Funerals, which are hardly planned at all, have far more solidity. Perhaps it’s because weddings are about the future, celebrating hope, while funerals are about the past, things realized. One is contingent, the other known.

In that respect all weddings are more or less alike, because the hopes are the hopes of humankind. But each and every funeral has its own distinct character, laid down in the life of the person remembered.

We live on the boundary between the future and the past, what we call the present. That thin and elastic membrane continuously and ineluctably converts hopes into realities. On one side we have our ideals and our illusions. On the other side, our honor and our regrets. Some of us have weddings. All of us have funerals.

Is Marriage a Statement?

October 20, 2009

Yesterday morning I experienced a first: a bridal couple beautifully portrayed, in color, in the pages of the New York Times, that I actually know. (here) It was not exactly the usual High Society affair. More New Society.

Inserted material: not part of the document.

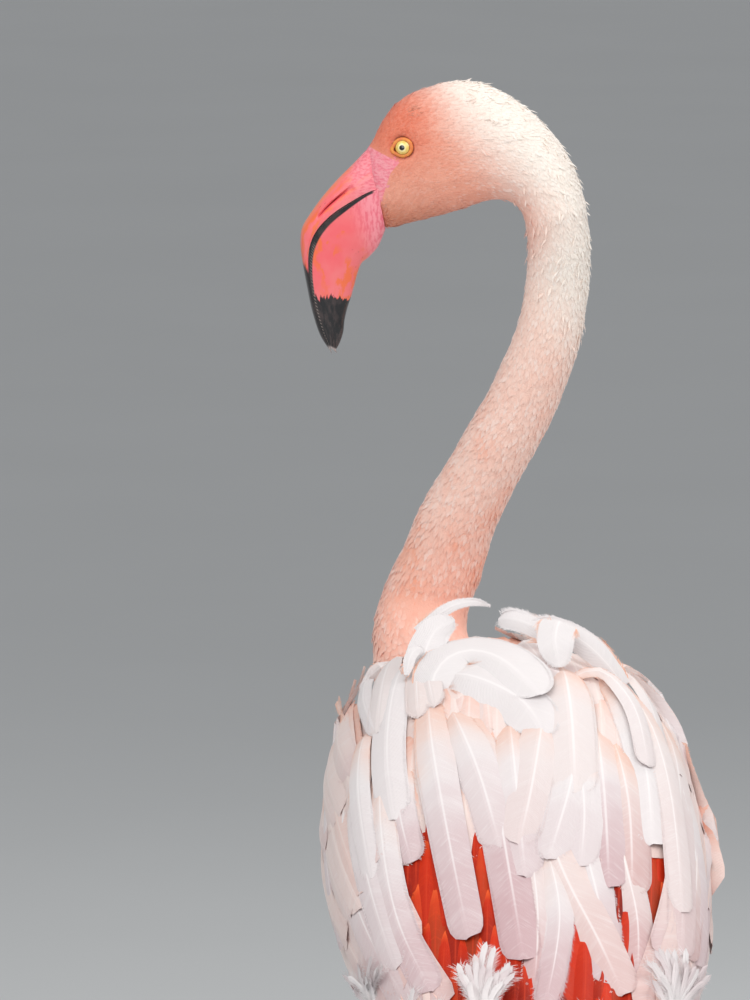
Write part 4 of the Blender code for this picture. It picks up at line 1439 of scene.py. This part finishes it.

The most notable aspect of the wedding is that the bride is Jessica Valenti , the young feminist author of Full Frontal Feminism and He’s a Stud, She’s a Slut. For the record, her new husband Andrew Golis was my son Chase’s best friend in preschool. (The Times did not note this.)

So was the marriage a statement? “You come to a point where you give up on holding yourself to a perfect feminist ideal — it just feels stifling,” Ms. Valenti was quoted as saying. “You can say all you want about something, but then there’s the experience.”

In other words, no. They just fell in love.

And yet, statements are there to be read. Andrew, for example, is certainly stating that he has no problem with strong women.

Often when statements are made through weddings, they are statements that something is not so important. Money. Status. Looks. Religion. Politics. If I marry a rich woman I am not necessarily declaring that money is very important to me. But if I marry a poor woman I am certainly stating that money is not very important to me.

What, if anything, is so important that it trumps falling in love? Is there any kind of person you would not ever consider marrying?